→ **Task objective**
Pull out the lines from the line containing "Recreate this object" through the line containing "cover_height = 815.0", both lines included, and copy them exactly.

→ **Input records**
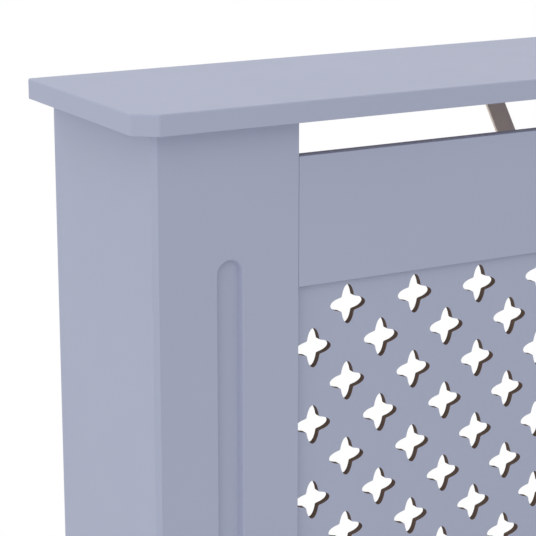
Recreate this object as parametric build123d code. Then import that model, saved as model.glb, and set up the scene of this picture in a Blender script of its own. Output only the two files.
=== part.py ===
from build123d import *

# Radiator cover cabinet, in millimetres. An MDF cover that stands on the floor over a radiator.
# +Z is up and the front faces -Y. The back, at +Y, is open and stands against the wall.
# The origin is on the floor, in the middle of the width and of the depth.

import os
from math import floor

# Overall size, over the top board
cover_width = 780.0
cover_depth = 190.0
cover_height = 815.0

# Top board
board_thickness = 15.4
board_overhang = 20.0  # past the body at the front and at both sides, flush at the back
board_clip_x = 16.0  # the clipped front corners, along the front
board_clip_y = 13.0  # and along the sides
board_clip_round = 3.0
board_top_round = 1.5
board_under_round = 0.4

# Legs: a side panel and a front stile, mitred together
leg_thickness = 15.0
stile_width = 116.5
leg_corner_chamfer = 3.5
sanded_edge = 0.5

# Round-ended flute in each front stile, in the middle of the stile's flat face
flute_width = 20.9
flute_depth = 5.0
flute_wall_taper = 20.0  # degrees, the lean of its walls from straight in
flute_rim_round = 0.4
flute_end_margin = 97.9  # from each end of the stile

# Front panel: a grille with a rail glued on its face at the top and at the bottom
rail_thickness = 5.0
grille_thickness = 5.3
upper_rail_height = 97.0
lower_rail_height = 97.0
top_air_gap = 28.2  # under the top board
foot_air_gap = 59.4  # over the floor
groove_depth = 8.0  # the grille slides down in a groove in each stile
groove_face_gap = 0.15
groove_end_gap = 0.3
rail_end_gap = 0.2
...
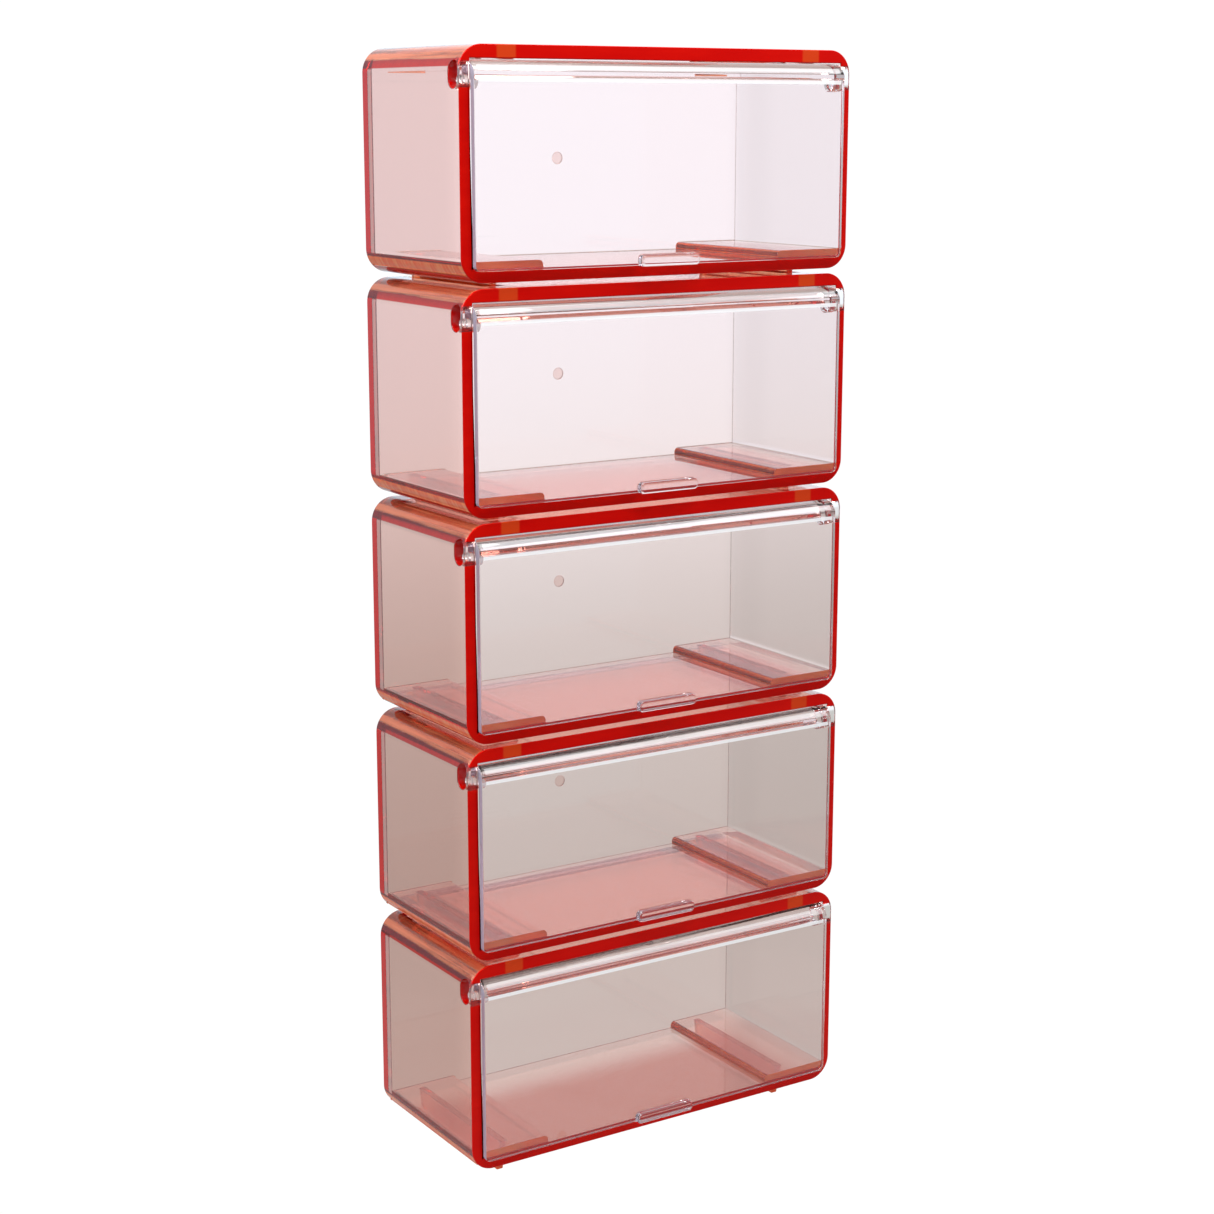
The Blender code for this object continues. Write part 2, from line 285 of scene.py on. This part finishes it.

→ **Reply to the exercise**
Recreate this object as parametric build123d code. Then import that model, saved as model.glb, and set up the scene of this picture in a Blender script of its own. Output only the two files.
=== part.py ===
from build123d import *

# Radiator cover cabinet, in millimetres. An MDF cover that stands on the floor over a radiator.
# +Z is up and the front faces -Y. The back, at +Y, is open and stands against the wall.
# The origin is on the floor, in the middle of the width and of the depth.

import os
from math import floor

# Overall size, over the top board
cover_width = 780.0
cover_depth = 190.0
cover_height = 815.0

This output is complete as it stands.